Premium factory systems in 2025 vehicles — particularly Toyota's JBL systems, Ford's B&O setups, and Honda's premium audio options — are meaningfully better than budget factory audio from five years ago. They include dedicated amplification and tuning tailored to each vehicle. That said, they still face the same physical constraints: driver distortion at low frequencies (OEM Honda Civic speakers measured ~10% THD at 80 Hz in controlled tests per BestCarAudio.com), and limited sub-bass extension below 60 Hz. Aftermarket systems win decisively on dynamic range, distortion, and deep bass output — but good DSP tuning closes most of the perceptual gap for everyday listening.

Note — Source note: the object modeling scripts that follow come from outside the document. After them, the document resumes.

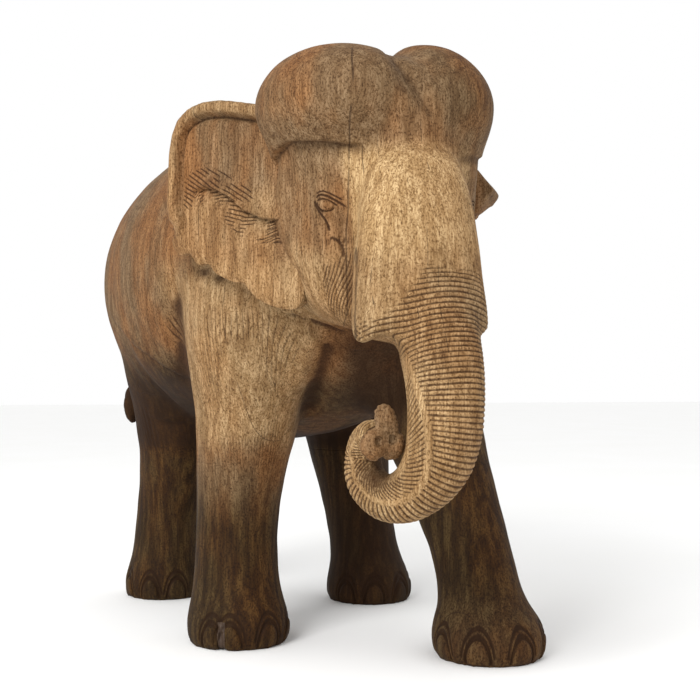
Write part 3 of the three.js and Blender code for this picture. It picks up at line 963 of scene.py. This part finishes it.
# The strip's bearing from the foot's middle in degrees, its width, and what it spans upwards and outwards.
WEDGE = {"turn": -125, "width": 12.0, "low": 0.6, "high": 46.0, "inner": 62.0, "outer": 120.0}


def wedge_block(clearance=0.0):
    """The strip let into the front right foot, from its sole upwards."""
    bm = bmesh.new()
    bmesh.ops.create_cube(bm, size=1)
    size = (WEDGE["width"] + 2 * clearance, WEDGE["outer"] - WEDGE["inner"], WEDGE["high"] - WEDGE["low"])
    bmesh.ops.scale(bm, verts=bm.verts, vec=Vector(size) * MM)
    bmesh.ops.translate(bm, verts=bm.verts, vec=Vector((0, -(WEDGE["outer"] + WEDGE["inner"]) / 2, 0)) * MM)
    bmesh.ops.rotate(bm, verts=bm.verts, matrix=Matrix.Rotation(math.radians(WEDGE["turn"] + 90), 3, "Z"))
    middle = (*LEG_CENTRES["front_right"], (WEDGE["high"] + WEDGE["low"]) / 2)
    bmesh.ops.translate(bm, verts=bm.verts, vec=Vector(packed(middle)))
    return finished(bm, "wedge")


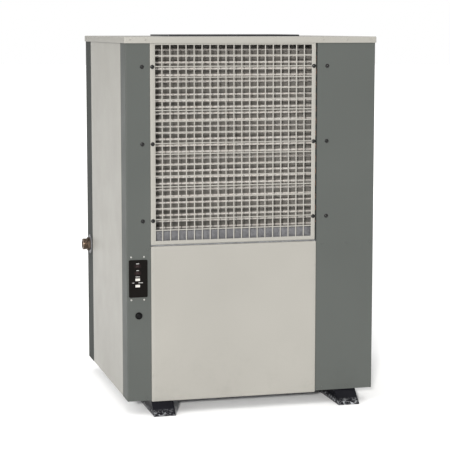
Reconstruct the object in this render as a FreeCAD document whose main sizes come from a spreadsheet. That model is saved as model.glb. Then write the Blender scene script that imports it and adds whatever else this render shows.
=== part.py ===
"""Floor-standing refrigerant dehumidifier for commercial rooms, as a parametric document.

Axes: X to the right, Y to the back, Z up, millimetres. The origin lies on the floor under the
middle of the overall bounding box. Inside this file x is counted from the cabinet's centre plane
and y from its front face; place() adds the shift to the origin. Every sub-part is one document
object with its own Label and is written to parts/LABEL.step.
"""
import FreeCAD, Part
import Sketcher
import math
import os

V = FreeCAD.Vector
doc = FreeCAD.newDocument("Dehumidifier")
doc.UndoMode = 0

# --------------------------------------------------------------------------- driving dimensions
SIZES = {
    # cabinet shell
    "mid_x": 16.0, "front_y": -460.0, "base_z": 57.0, "cab_half": 515.0, "cab_d": 920.0,
    "post_top": 1503.0, "sheet": 2.0, "bend": 4.0, "post_side": 100.0, "rear_side": 130.0,
    "left_post_x": -418.0, "right_post_x": 270.0, "rear_return": 60.0, "flange": 14.0,
    "seam": 1.0, "cover_low": 1480.0, "cover_top": 1505.0, "cover_over": 4.0,
    # front bay: lower panel and intake grille
    "panel_low": 51.0, "panel_top": 679.0, "proud": 2.0, "grille_low": 685.0,
    "grille_top": 1502.0, "grille_right": 264.0, "mesh_left": -396.0, "mesh_right": 246.0,
    "mesh_low": 701.0, "mesh_top": 1473.0, "bar_x": -368.3, "bar_pitch": 32.45,
    "rod_z": 742.7, "rod_pitch": 43.08, "bar_w": 5.0, "bar_t": 2.0, "bar_lap": 10.0,
    "rod_lap": 5.0,
    # base, skids and deck
    "pan_t": 3.0, "pan_rim": 40.0, "pan_front": 16.0, "pan_back": 905.0, "pan_half": 501.0,
    "skid_half": 44.5, "skid_t": 4.0, "skid_run": 54.0, "skid_set": 8.0, "skid_corner": 3.0,
    "skid_left_x": -373.5, "skid_right_x": 400.5, "deck_z": 684.0, "deck_rim": 28.0,
    "tray_left": -440.0, "tray_right": 310.0, "tray_front": 22.0, "tray_back": 232.0,
    "tray_top": 743.0, "tray_t": 1.5, "spout_x": -424.0, "spout_y": 126.0, "spout_r": 15.0,
    # finned coils
    "coil_left": -402.0, "coil_right": 272.0, "coil_low": 690.0, "coil_top": 1476.0,
    "coil_d": 44.0, "tube_z": 743.0, "tube_pitch": 25.4, "row_pitch": 22.0, "row_set": 4.9, "tube_r": 4.8,
    "hole_r": 5.1, "evap_y": 70.0, "cond_y": 165.0, "plate_t": 2.0, "plate_over": 6.0,
    "tube_end": 295.0, "tube_out": 5.0,
    # blowers
    "fan_y": 574.0, "fan_z": 1271.8, "fan_in": 13.0, "fan_out": 245.0, "fan_t": 1.5,
    "fan_top": 1501.0, "scroll_big": 206.0, "scroll_step": 16.0, "cut_y": 552.0,
    "inlet_r": 112.0, "wheel_r": 120.0, "wheel_in": 100.0, "wheel_half": 95.0, "hub_r": 18.0,
    "shaft_r": 8.0, "motor_r": 66.0, "motor_len": 120.0, "spider_t": 4.0, "run_fit": 0.05,
    "shelf_low": 1052.0, "shelf_top": 1080.0, "shelf_front": 420.0, "shelf_back": 740.0,
    # air outlet
    "out_half_w": 281.5, "out_half_d": 176.0, "out_rise": 7.0, "out_rim": 26.0, "out_neck": 262.0,
    "out_neck_d": 156.0, "guard_pitch": 24.0, "guard_r": 1.6,
    # compressor and refrigerant vessels
    "comp_x": -150.0, "comp_y": 470.0, "comp_r": 95.0, "comp_low": 97.0, "comp_top": 513.0,
    "comp_foot": 130.0, "comp_hole": 105.0, "foot_t": 5.0, "mount_r": 18.0,
    "tank_x": 230.0, "tank_y": 640.0, "tank_r": 70.0, "tank_top": 505.0, "tank_wall": 4.0,
    "drier_x": 450.0, "drier_low": 260.0, "drier_top": 400.0, "drier_r": 34.0,
    "suction_r": 11.0, "gas_r": 8.0, "liquid_r": 6.0,
    # condensate connection
    "drain_y": 850.0, "drain_z": 581.0, "drain_r": 25.0, "drain_bore": 14.0, "drain_hex": 52.0,
    "drain_grip": 13.0, "drain_reach": 36.0, "drain_plate_r": 42.0, "drain_plate_t": 3.0,
    "drain_inside": 14.0, "hose_r": 17.0, "hose_start": 26.0,
    # controls
    "ctrl_x": -469.5, "ctrl_z": 553.0, "ctrl_half_w": 37.5, "ctrl_half_h": 75.0, "ctrl_t": 2.5,
    "key_x": -472.0, "key_up_z": 549.2, "key_down_z": 524.0, "key_w": 18.0, "key_h": 10.0,
    "key_gap": 0.4, "key_stand": 1.8, "show_x": -472.0, "show_up_z": 603.0, "show_down_z": 575.0,
    "show_w": 26.0, "show_h": 12.0, "rivet_x": -471.4, "rivet_dx": 26.0, "rivet_z": 553.5,
    "rivet_dz": 86.0, "switch_x": -468.0, "switch_z": 403.5, "bezel_r": 14.2, "knob_r": 10.4,
    "stem_r": 5.0,
    # fasteners
    "dome_r": 8.2, "dome_h": 5.0, "dome_shank": 3.0, "screw_r": 3.6, "screw_h": 2.2,
    "shank_r": 2.0, "shank_gap": 0.2, "bolt_r": 5.0,
}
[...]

A basic EQ adjusts volume at a small number of fixed frequency bands (typically 5-13). A DSP (Digital Signal Processor) does everything an EQ does, plus crossover management, time alignment, phase correction, and often room correction based on measurements from a microphone placed at your listening position. A 2008 AES study found DSP-based FIR equalization scored 7.2/10 on subjective quality tests vs. 6.9/10 for standard EQ — a difference listeners could identify consistently. For a stock system or a simple two-way setup, head-unit EQ is sufficient. For any system with a separate subwoofer, separate amplifier, or multiple crossover points, a dedicated DSP produces noticeably better results.